Saturday, March 2, 2024

Baskara

baskara /bas.ka.ra/ n matahari

Dulu, Matahari Dept Store adalah salah satu tempat favorit saya untuk berbelanja baju. Setiap kali masuk ke gerainya yang terang dan luas, selalu ada perasaan 'menenangkan'. Cuci mata santai melihat-lihat deretan pakaian dengan kualitas oke dan harga yang masih terasa masuk akal. Ada satu merek baju di sana yang menjadi kesukaan saya di Matahari, karena potongannya bagus, bahannya nyaman, dan modelnya saya banget. 

Namun, seiring waktu, kebiasaan saya berbelanja mulai berubah. Entah sejak pandemi atau memang karena dunia digital semakin mudah diakses, saya mulai jarang berkunjung ke belanja di Matahari. Sekalinya ke sana, harga-harga di Matahari sekarang terasa agak mahal bagi kemampuan saya.

 Bukan berarti kualitasnya menurun, hanya saja persepsi saya terhadap “harga wajar” ikut bergeser. Di online shop, tinggal scroll-scroll, saya bisa menemukan baju dengan gaya serupa dan harga yang jauh lebih bersahabat.

Sekarang, Matahari masih saya kunjungi, tapi tidak sesering dulu, mungkin hanya ketika ada keperluan tertentu atau sekadar ingin bernostalgia suasana belanja offline, yang pernah jadi bagian dari masa muda saya. 

Saat saya iseng menulis tentang ini, saya mencari tahu sejarah Matahari di internet. Ternyata kisahnya panjang dan menarik juga. Dari sebuah toko kecil yang berdiri pada tahun 1958 di Pasar Baru, hingga berkembang menjadi salah satu jaringan department store terbesar di Indonesia. Tautan referensinya di sini.

Namun, zaman memang berubah. Dunia ritel konvensional menghadapi tantangan besar. Banyak pembeli yang kini lebih memilih berbelanja secara daring, mencari kemudahan, kecepatan, dan harga yang kompetitif. Saya teringat toko buku Gunung Agung, yang juga punya sejarah panjang dan menjadi bagian dari kenangan banyak orang, namun akhirnya harus menutup banyak gerainya karena tak mampu bersaing di era digital dan gaya hidup masyarakat yang berubah.

Melihat itu, saya jadi berharap semoga nasib Matahari tidak berakhir sama. Ada nilai sentimental yang melekat pada brand seperti ini, bukan hanya sekadar tempat belanja, tapi juga bagian dari perjalanan hidup banyak orang Indonesia. Bagi sebagian generasi, Matahari adalah simbol masa-masa keluarga berjalan-jalan di akhir pekan, ibu memilih baju Lebaran, atau remaja mencari pakaian pertama untuk kuliah atau kerja.
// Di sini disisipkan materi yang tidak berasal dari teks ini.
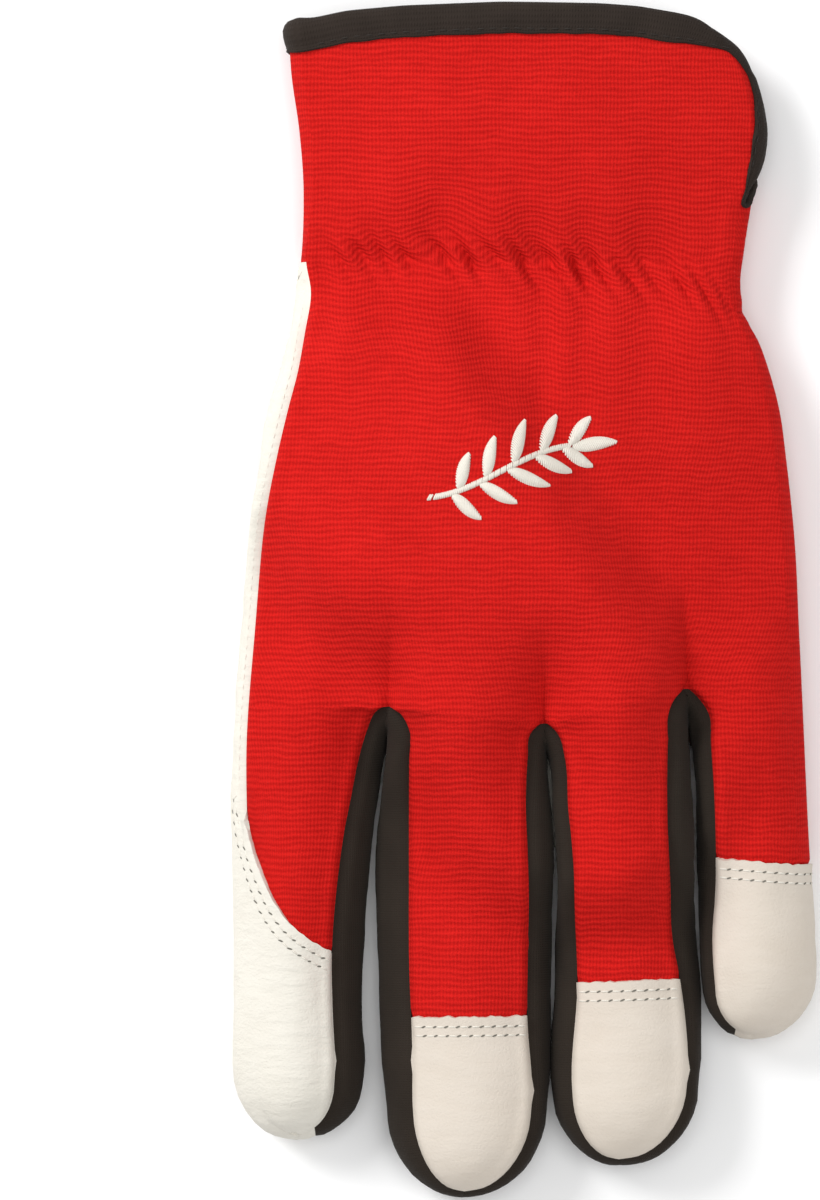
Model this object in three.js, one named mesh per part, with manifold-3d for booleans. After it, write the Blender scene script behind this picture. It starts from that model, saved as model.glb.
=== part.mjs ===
import * as THREE from 'three';
import { mergeVertices } from 'three/addons/utils/BufferGeometryUtils.js';
import Module from 'manifold-3d';

// A left-hand work glove lying palm down, with its thumb folded under the palm.
// X runs across the hand to the little finger, Y towards the cuff, Z up from the floor.
// The glove is one skin cut into panels: each panel is a wall of even thickness under that skin.

// Driving dimensions, in millimetres
const GLOVE_LENGTH = 250;
const GLOVE_WIDTH = 121;
const HAND_HEIGHT = 28;
const FINGER_HEIGHT = 18;
const FINGERTIP_ROUND = 14;
const PALM_EDGE_INSET = 4;
const PALM_EDGE_RISE = 1;
const CLOTH_WALL = 1.2;
const LEATHER_WALL = 1.3;
const KNIT_WALL = 1;
const PATCH_WALL = 1;
const CAP_RISE = 0.5;
const SEAM_GAP = 0.3;
const EDGE_ROOM = 0.1;
const BINDING_WIDTH = 5.4;
const BINDING_WALL = 0.8;
const BINDING_GAP = 0.5;
const GATHER_DEPTH = 1.1;
const GATHER_REACH = 15;
const THUMB_WIDTH = 32;
const THUMB_HEIGHT = 12;
const THUMB_HOLE_LENGTH = 30;
const THUMB_TIP_ROUND = 15;
const THUMB_LEATHER_END = 51;
const DRAPE_MARGIN = 4;
const DRAPE_SLOPE = 18;
const ROOM_OVER_THUMB = 0.3;
const WEB_RUN = 12;
const INDEX_BOW = 8.8;

// How finely the skin is divided
const BACK_COLUMNS = 6;
const PALM_COLUMNS = 4;
const SIDE_COLUMNS = 4;
const VENT_ROWS = 5;
const WRIST_ROWS = 3;
const PALM_ROWS = 11;
const BASE_ROWS = 7;
const TIP_ROWS = 5;
const THUMB_COLUMNS = 16;
const THUMB_BEND_ROWS = 5;
const THUMB_ROWS = 9;
const TIP_ARC_STEPS = 5;
const PALM_EDGE_STEPS = 40;

// How the rows crowd together: 1 is even, and more crowds them at the webs, the tips and the bend.
// The index finger's bow is deepest nearer its left edge.
const WEB_CROWDING = 1.4;
const TIP_CROWDING = 1.5;
const KNUCKLE_CROWDING = 1.15;
const BOW_CROWDING = 0.7;
const THUMB_CROWDING = 1.3;

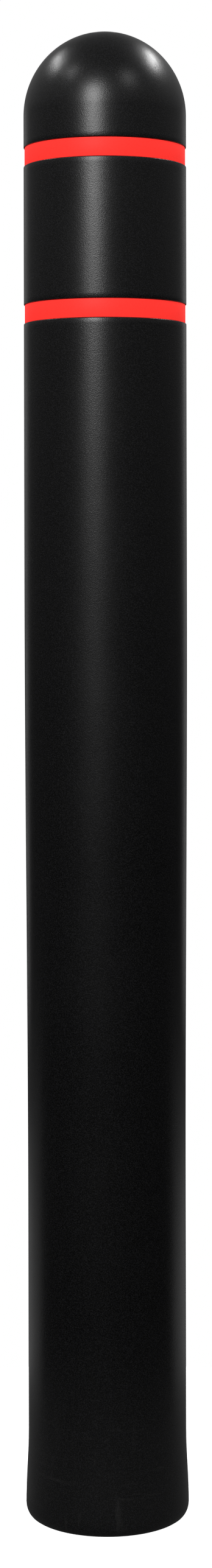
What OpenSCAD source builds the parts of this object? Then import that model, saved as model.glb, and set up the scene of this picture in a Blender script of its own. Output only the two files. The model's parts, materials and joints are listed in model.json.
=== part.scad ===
// Retractable bollard: a post on gas springs that sinks into a casing in the ground.
// Millimetres, +Z up. The origin is on the post's axis at the finished ground. The post is raised.

/* [Cover] */
// Height of the raised post above the ground
post_height = 1056; // [900:1:1300]
// Outer diameter of the moulded cover
cover_d = 116; // [96:1:150]
// Wall thickness of the cover
cover_wall = 6; // [5:0.5:7]
// Height of the dome
dome_h = 60; // [50:1:72]
// How far the cover draws in above its foot
waist_in = 1.8; // [0:0.1:2.5]

/* [Reflective bands] */
// Height of each band
band_h = 13; // [10:1:30]
// Thickness of a band
band_t = 0.5; // [0.3:0.1:0.8]
// Depth of the groove that holds a band
groove_depth = 1.2; // [1:0.1:2]
// Gap above and below a band in its groove
groove_gap = 0.3; // [0.1:0.1:0.6]
// Distance from the top of the dome down to the upper band
upper_band_drop = 83; // [75:1:110]
// Distance between the tops of the two bands
band_pitch = 112; // [40:1:200]

/* [Post tube] */
// Wall thickness of the steel tube
tube_wall = 4; // [3:0.5:5]
// Thickness of the bonding rings between tube and cover
foam_t = 1.2; // [1:0.1:3]
// Height of each bonding ring
foam_h = 40; // [20:5:80]
// Thickness of the plate welded on the tube
head_t = 8; // [5:1:12]
// How far the head plate lies below the foot of the dome
head_drop = 6; // [4:1:12]
// How far the tube reaches below the ground when raised
tube_below = 200; // [180:1:260]

/* [Travel] */
// Distance that the post sinks
travel = 1020; // [850:1:1040]

/* [Casing] */
// Radial room between cover and casing
casing_gap = 6.85; // [6:0.05:12]
// Wall thickness of the casing
casing_wall = 5; // [4:0.5:8]
// Depth of paving above the flange
paving_depth = 30; // [20:5:80]
// Thickness of the flange
flange_t = 12; // [8:1:16]
// Radial room between cover and steel rings
ring_gap = 1.5; // [1:0.1:3]
// Radial room between cover and guide bush
bush_gap = 0.5; // [0.3:0.1:1]
// Thickness of the base plate
base_t = 12; // [8:1:16]

/* [Flange bolts] */
// Diameter of the bolt circle
bolt_circle_d = 190; // [180:1:240]
// Diameter of the bolt holes
bolt_hole_d = 13; // [11:0.5:18]
// Number of bolt holes
bolt_count = 4; // [4:1:8]

/* [Drain] */
// Outer diameter of the drain spigot
drain_d = 50; // [32:1:63]
// Wall thickness of the drain spigot
drain_wall = 5; // [3:0.5:6]
// Length of the drain spigot
drain_len = 40; // [30:1:80]

/* [Lock] */
// Diameter of each lock bolt
bolt_d = 16; // [12:1:18]
// Diameter of the lock shaft
shaft_d = 10; // [8:1:12]
// Module of the pinion and racks
gear_module = 2; // [2:0.1:2.2]
// Angle through which the lock turns
lock_turn = 120; // [110:1:130]
// Diameter of the weather cap
cap_d = 32; // [30:1:34]

/* [Gas springs] */
// Diameter of a gas spring's cylinder
spring_d = 22; // [18:1:22]
// Wall thickness of a gas spring's cylinder
spring_wall = 1.5; // [1:0.1:2]
// Diameter of a gas spring's rod
rod_d = 10; // [8:1:10]
// Distance from the post's axis to each gas spring
spring_offset = 32.5; // [31:0.1:33]

/* [Hidden] */
$fn = 96;
e = 1;

// Radii, from the cover inwards and outwards
cover_r = cover_d / 2;
cover_ir = cover_r - cover_wall;
tube_r = cover_ir - foam_t;
tube_ir = tube_r - tube_wall;
casing_ir = cover_r + casing_gap;
casing_r = casing_ir + casing_wall;
ring_ir = cover_r + ring_gap;
neck_r = ring_ir + 5;
neck_ir = neck_r - 2;
flange_r = bolt_circle_d / 2 + 20;
base_r = casing_r + 14;
fit_gap = 0.06;
slide_gap = 0.35;

// Heights on the post
dome_z = post_height - dome_h;
band_top_z = [post_height - upper_band_drop, post_height - upper_band_drop - band_pitch];
head_z = dome_z - head_drop;
head_top_z = head_z + head_t;
foam_z = [60, (head_z - foam_h) / 2, head_z - 160];
lip_z = 6;
foot_z = 60;
waist_low_z = 0.21 * post_height;
waist_high_z = 0.62 * post_height;

// Lock at the top of the dome
housing_r = cap_d / 2 + 2;
housing_wall = 3;
housing_top_z = post_height - 16;
cap_gap = 0.4;
cap_low_z = post_height - 6.5;
cap_floor_t = 3;
cap_pin_y = 11.5;
cap_pin_z = post_height - 5.5;
cap_pin_r = 1.2;
knuckle_r = 2.4;
knuckle_w = 10;
ear_w = 3.6;
ear_rise = 1.8;
hinge_reach = 4.4;
cap_neck_w = 21;
rim_rise = 3.1;
spindle_r = 7.5;
spindle_top_z = post_height - 10;
key_h = 10;
bush_wall = 3;

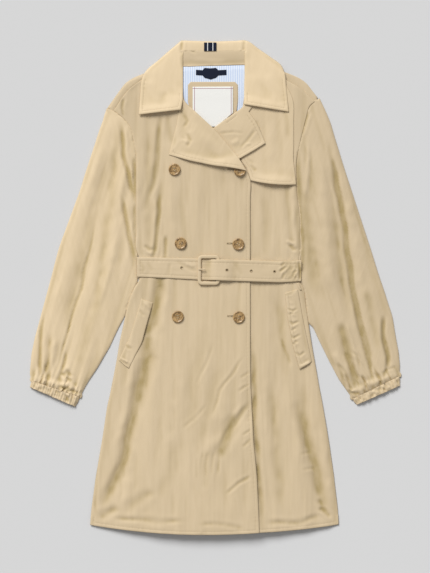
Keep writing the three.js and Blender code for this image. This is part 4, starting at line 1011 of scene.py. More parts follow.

Sekarang, Matahari mungkin tak lagi menjadi pusat belanja utama bagi saya, tapi namanya tetap menyimpan kenangan manis. Saya berharap ia bisa menemukan bentuk barunya, tetap bersinar, tapi dengan cara yang menyesuaikan zaman. Karena di tengah dunia yang semakin serba digital, ada sesuatu yang hangat dan manusiawi dari pengalaman berbelanja secara langsung, sesuatu yang dulu diberikan Matahari dengan begitu alami.